You can find a wealth of information on the Minnesota Courts website at www.mncourts.gov and at the family law self-help center. There are many legal nuances that may be missed though and if you want some guidance before you head off to court on your own, you might want to consider something fairly new to Minnesota family law: “limited scope representation”.
Limited scope representation allows a person to get legal advice, and even document drafting for a set fee and nothing more. No retainer. No hours of fees running out of control. Sound too good to be true? Limited representation can be the perfect fit for someone who is not afraid to go into court alone and who just needs a little guidance and possible documents drafted to fit his/her specific circumstances.
To get more information on family law, see the American Bar Association Guide to Family Law at:
http://www.abanet.org/publiced/practical/books/family/home.html
Most family law attorneys offer a free initial consultation. The free initial consultation is not just an opportunity for you to better understand the process of divorce, but it is ultimately the best opportunity you have to find an attorney who will be a good fit for you and your situation. There are so many family law attorneys that you can find the one who understands you and communicates with you effectively if you take the time to meet with and interview attorneys.

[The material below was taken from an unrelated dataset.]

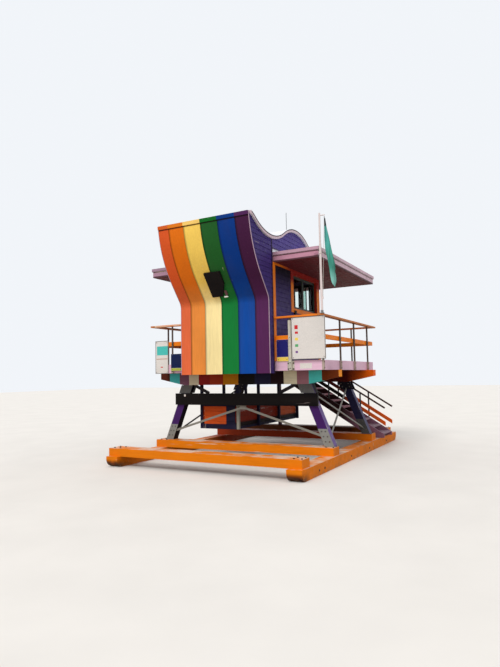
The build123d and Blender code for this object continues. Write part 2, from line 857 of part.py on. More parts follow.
# Flagpole on the railing's corner, held at the canopy, with an arm, a rope and a limp flag
pole_radius = pole_diameter / 2
pole_y = -canopy_lip - pole_gap - pole_radius
arm_height = pole_top - 60
halyard_head = (arm_end - halyard_diameter, arm_height - arm_diameter / 2 - seat_gap)
halyard_foot = (pole_x + pole_radius + halyard_diameter, cleat_height + cleat_size + seat_gap)
halyard_run = Vector(*halyard_head) - Vector(*halyard_foot)
flag_left = halyard_foot[0] + (flag_top - halyard_foot[1]) * halyard_run.X / halyard_run.Y
flag_left += halyard_diameter / 2 + 2 * seat_gap
with BuildPart() as flagpole:
    with BuildSketch(level(rail_top)):
        with Locations((pole_x, pole_y)):
            Circle(pole_radius)
    extrude(amount=canopy_top - rail_top + 30)
    with BuildSketch(level(canopy_top)):
        with Locations((pole_x, pole_y)):
            Circle(mast_diameter / 2)
    extrude(amount=pole_top - canopy_top)
    with BuildSketch(along(pole_x)):
        with Locations((pole_y, arm_height)):
            Circle(arm_diameter / 2)
    extrude(amount=arm_reach)
    with BuildSketch(across(pole_y + cleat_size / 6)):
        rectangle(pole_x, halyard_foot[0] + halyard_diameter, cleat_height, cleat_height + cleat_size)
    extrude(amount=cleat_size / 3)
    with BuildSketch(level(ceiling + 40)):
        rectangle(canopy_half - 100, canopy_half, -strap_thickness, 0)
        rectangle(canopy_half - strap_thickness, canopy_half, pole_y, 0)
        rectangle(canopy_half - strap_thickness, pole_x, pole_y - strap_thickness / 2, pole_y + strap_thickness / 2)
        with Locations((pole_x, pole_y)):
            Circle(pole_radius + strap_thickness)
    extrude(amount=50)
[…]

Ask your attorney for specifics about billing. Attorneys bill for miscellaneous items differently. Some attorneys will bill for every email and phone call, no matter how short, and some will only bill for emails or phone calls that take a few minutes or more to answer. Attorneys bill differently for copying and scanning documents. Some attorneys accept credit cards.
Finding an attorney who listens to you and who you believe has your best interests at heart is the best attorney for your case, but be practical in your selection too.